Lloyd A Meeker’s Fighting Cancer Story
In the fall of 2003 I had surgery for stomach cancer. I was living in Washington, DC with the man who has since become my husband. I was in my mid-50s and had never spent a night in a hospital before. I’d been sober for four years and happily partnered for one. A brand new life was unfolding before me, and I was ill prepared for the shock of discovering that I had cancer.
After the surgery, that first night in the hospital, floating on a cloud of morphine (I’m sure I clicked on my dosage button far more times than the dispensing machine would respond) I heard a voice – which sounded a lot like the voice of the therapist I’d worked with while coming out. It said, “You know, you’ve always said you wanted to write novels. Well, you’d better get on it because you’re now on bonus time.”
The next morning I asked my partner to bring in my laptop, and I began work on finishing the story that had been languishing on my hard drive for several years.
Four months later I discovered I had a different kind of cancer in my bladder, much more aggressive. Once again I was challenged to pay attention not only to the fact that I was mortal, but to how I wanted to live. I made changes to how I lived. I resigned from my programmer’s job for a defense contractor, and got a new one working for the Peace Corps.
I’ve always said I’ve been grateful for those experiences with cancer because they forced me to review my priorities and reminded me that I had no time to waste on anything but living the most authentic life I possibly could, surrounded by like-hearted adventurers, challenging myself to live a life of conscious decency and creativity as I understood what that meant.

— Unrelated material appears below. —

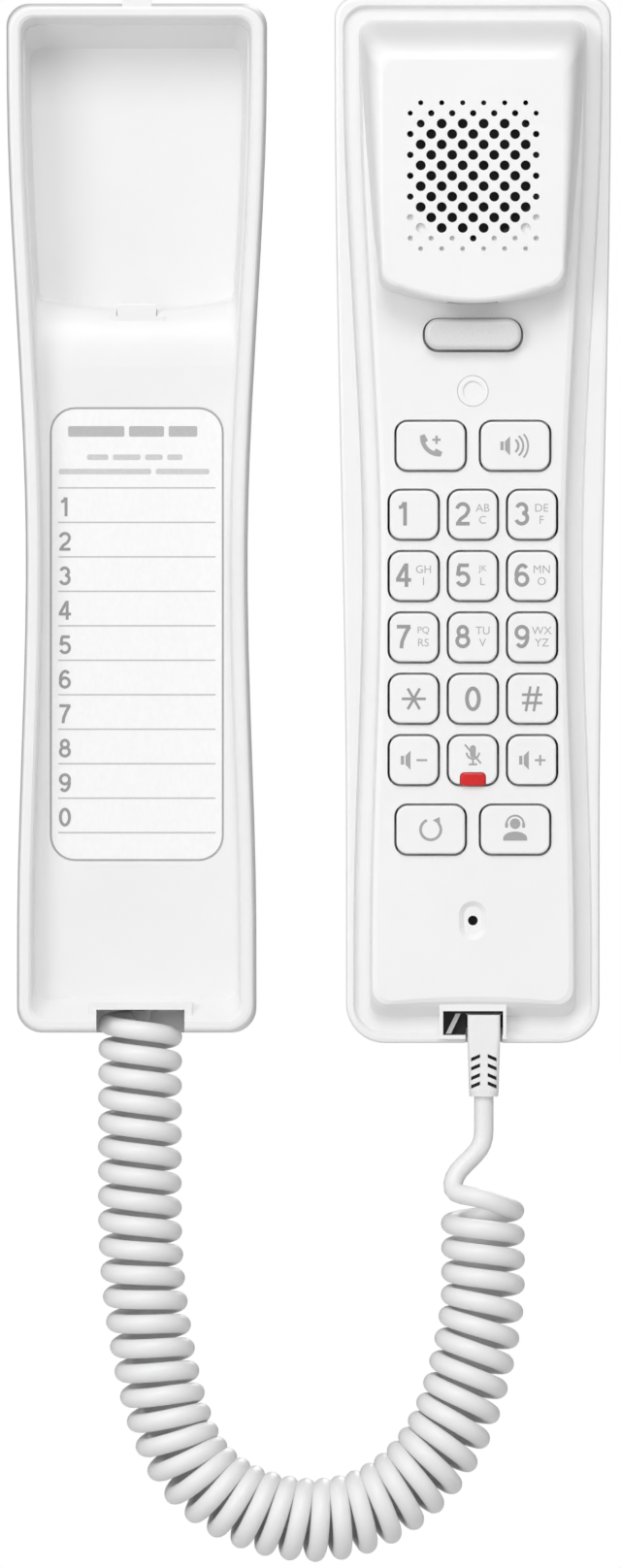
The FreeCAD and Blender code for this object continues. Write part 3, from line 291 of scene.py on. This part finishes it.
def new_material(name):
    """An empty node material and its Principled shader."""
    material = bpy.data.materials.new(name)
    material.use_nodes = True
    shader = material.node_tree.nodes["Principled BSDF"]
    return material, shader


def add_node(material, kind, **inputs):
    """A shader node with some of its inputs set."""
    node = material.node_tree.nodes.new(kind)
    for name, value in inputs.items():
        node.inputs[name.replace("_", " ")].default_value = value
    return node


def add_noise(material, scale, detail=3.0, stretch=(1, 1, 1)):
    """Noise in the object's own coordinates, in features per metre."""
    tree = material.node_tree
    place = tree.nodes.new("ShaderNodeTexCoord")
    mapping = tree.nodes.new("ShaderNodeMapping")
    mapping.inputs["Scale"].default_value = stretch
    noise = add_node(material, "ShaderNodeTexNoise", Scale=scale, Detail=detail)
    tree.links.new(place.outputs["Object"], mapping.inputs["Vector"])
    tree.links.new(mapping.outputs["Vector"], noise.inputs["Vector"])
    return noise


def spread(material, source, low, high):
    """Map a 0 to 1 output to a range."""
    node = add_node(material, "ShaderNodeMapRange", To_Min=low, To_Max=high)
    node.inputs["From Min"].default_value = NOISE_LOW
    node.inputs["From Max"].default_value = NOISE_HIGH
    material.node_tree.links.new(source, node.inputs["Value"])
    return node.outputs["Result"]


def tint(material, source, first, second):
    """A colour between two, by a 0 to 1 output."""
    ramp = material.node_tree.nodes.new("ShaderNodeValToRGB")
    ramp.color_ramp.elements[0].color = (*first, 1)
    ramp.color_ramp.elements[1].color = (*second, 1)
    ramp.color_ramp.elements[0].position = NOISE_LOW
    ramp.color_ramp.elements[1].position = NOISE_HIGH
    material.node_tree.links.new(source, ramp.inputs["Fac"])
    return ramp.outputs["Color"]


def add_bump(material, shader, height, depth):
    """Fine relief, its depth in metres."""
    bump = add_node(material, "ShaderNodeBump", Strength=1.0, Distance=depth)
    material.node_tree.links.new(height, bump.inputs["Height"])
    material.node_tree.links.new(bump.outputs["Normal"], shader.inputs["Normal"])


def set_sockets(shader, **values):
    """Set plain values on the shader's own sockets."""
    for name, value in values.items():
        shader.inputs[name.replace("_", " ")].default_value = value


def moulded(name, light, dark, roughness, grain=2600.0, depth=4e-6, **sockets):
    """Moulded plastic: faint mottling, a fine eroded grain and uneven gloss."""
    material, shader = new_material(name)
    links = material.node_tree.links
    cloud = add_noise(material, 45.0, 2.0)
    links.new(tint(material, cloud.outputs["Fac"], dark, light), shader.inputs["Base Color"])
    fine = add_noise(material, grain, 3.0)
    gloss = spread(material, fine.outputs["Fac"], roughness - 0.05, roughness + 0.07)
    links.new(gloss, shader.inputs["Roughness"])
    add_bump(material, shader, fine.outputs["Fac"], depth)
    set_sockets(shader, IOR=1.5, **sockets)
    return material


def grey(level, warmth=0.0):
    """A neutral colour, slightly warm or cool."""
    return (level + warmth, level, level - warmth)


def sheet_metal(name, level):
    """Zinc-plated sheet with a rolled grain."""
    material, shader = new_material(name)
    links = material.node_tree.links
    streaks = add_noise(material, 900.0, 4.0, stretch=(1, 1, 0.04))
    light, dark = grey(level, -0.01), grey(level * 0.8, -0.01)
    links.new(tint(material, streaks.outputs["Fac"], dark, light), shader.inputs["Base Color"])
    links.new(spread(material, streaks.outputs["Fac"], 0.28, 0.45), shader.inputs["Roughness"])
    add_bump(material, shader, streaks.outputs["Fac"], 3e-6)
    set_sockets(shader, Metallic=1.0)
    return material


def circuit_board():
    """Green solder mask over copper tracks, which run in short straight cells."""
    material, shader = new_material("circuit_board")
    tree = material.node_tree
    place = tree.nodes.new("ShaderNodeTexCoord")
    turned = tree.nodes.new("ShaderNodeMapping")
    turned.inputs["Rotation"].default_value = (math.pi / 2, 0, 0)
    tree.links.new(place.outputs["Object"], turned.inputs["Vector"])
    tracks = add_node(material, "ShaderNodeTexBrick", Scale=160.0, Mortar_Size=0.02)
    tracks.inputs["Color1"].default_value = (0.012, 0.11, 0.045, 1)
    tracks.inputs["Color2"].default_value = (0.016, 0.14, 0.055, 1)
    tracks.inputs["Mortar"].default_value = (0.03, 0.24, 0.10, 1)
    tree.links.new(turned.outputs["Vector"], tracks.inputs["Vector"])
    tree.links.new(tracks.outputs["Color"], shader.inputs["Base Color"])
    fine = add_noise(material, 1500.0)
    tree.links.new(spread(material, fine.outputs["Fac"], 0.3, 0.45), shader.inputs["Roughness"])
    add_bump(material, shader, tracks.outputs["Fac"], 1e-5)
    return material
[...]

All my tests since that time have come back negative for any reoccurrence, and I think I’d grown a little soft in my gratitude for cancer — simply based on the assumption that it was far behind me. Earlier this year my annual cystoscopy came back clear just as I had expected, but a week after the exam my urologist called me to inform me that my PSA was over twice what it had been previously. We scheduled a second blood draw. Yesterday he called me again, to inform me that this time the reading was even higher.
So today, less than 24 hours after this news, I am adapting to the possibility that cancer may not be only in my history but a very real part of my present. I am, of course, planning the next steps in my care, but I’ve also done a pretty good job of depressing myself reading about what sex is like for men without a prostate and challenging myself on my ego attachment to functioning the way I’ve always experienced myself to be. I’m actually supposed to be writing to meet my extended deadline instead of doing all that, but I need some processing time to let this news land. Premier League football, Freecell and food seem to have been an acceptable compromise this morning.
But one thing is sure. As soft as I may have grown in my dedication to a life of authenticity as I understand it, that dedication is ferociously hard and sharp again, an unrelenting commitment to being actively present in a world that clamors for peace, begs for compassion and demands social responsibility and environmental stewardship. Once again I have been liberated from obligations that have slowly grown on my heart like barnacles. Once again I’m thankful for what cancer can teach. Regardless of what my biopsy results might be, I’m in a new chapter of my life. Since November 2016 my writing has sought to address issues important to me in diplomatically nuanced ways, but now it will carry a much firmer and direct advocacy for the values by which I live.
Traveling Light by Lloyd A Meeker
Ian McCandless is a hospice nurse, training to become a shaman. When his mentor orders him to make peace with his estranged family, Ian reluctantly agrees, anticipating another conflict-filled visit. On their way from the airport, Ian’s older brother Will interrupts a convenience store robbery and is shot. As he dies in Ian’s arms, Will begs Ian to avenge him.
Ian uses his shamanic abilities to track down the killer, but his quest soon becomes a hunt for revenge—forbidden to any shaman. His actions jeopardize his relationship with the spirit-world, endanger the lives of those he loves, and threaten to banish him from the path that gives his life meaning. Ian must choose between vengeance and service to community as the root of his shamanic covenant. Evil or noble, every choice is sacred to the Great Web, and every choice has consequences.
Genre Paranormal LGBT Fiction
Lloyd A Meeker Social Media
A mystic, writer, healer, lover, cancer survivor, father, friend, he writes (mostly) gay fiction featuring all those paths and more. Having led what he describes as a checkered life, he can honestly say he’s grateful for all of it. He’s been a minister, an office worker, a janitor, a drinker, and a software developer on his way to finishing his first novel in 2004. Basically, he’s a psychic empath, a little weather-beaten and still learning how to live in the world just the way it is. He experiences the world as so much more than is generally accepted. That’s the challenge. Writing stories is the best way he’s found to examine and share the questions, the wonders he engages daily.
He and his husband have been together since 2002, married since 2007. Between them they have four children and five grandchildren. They are based in south Florida, where the couple works hard to keep up with the astonishing life they’ve created for themselves.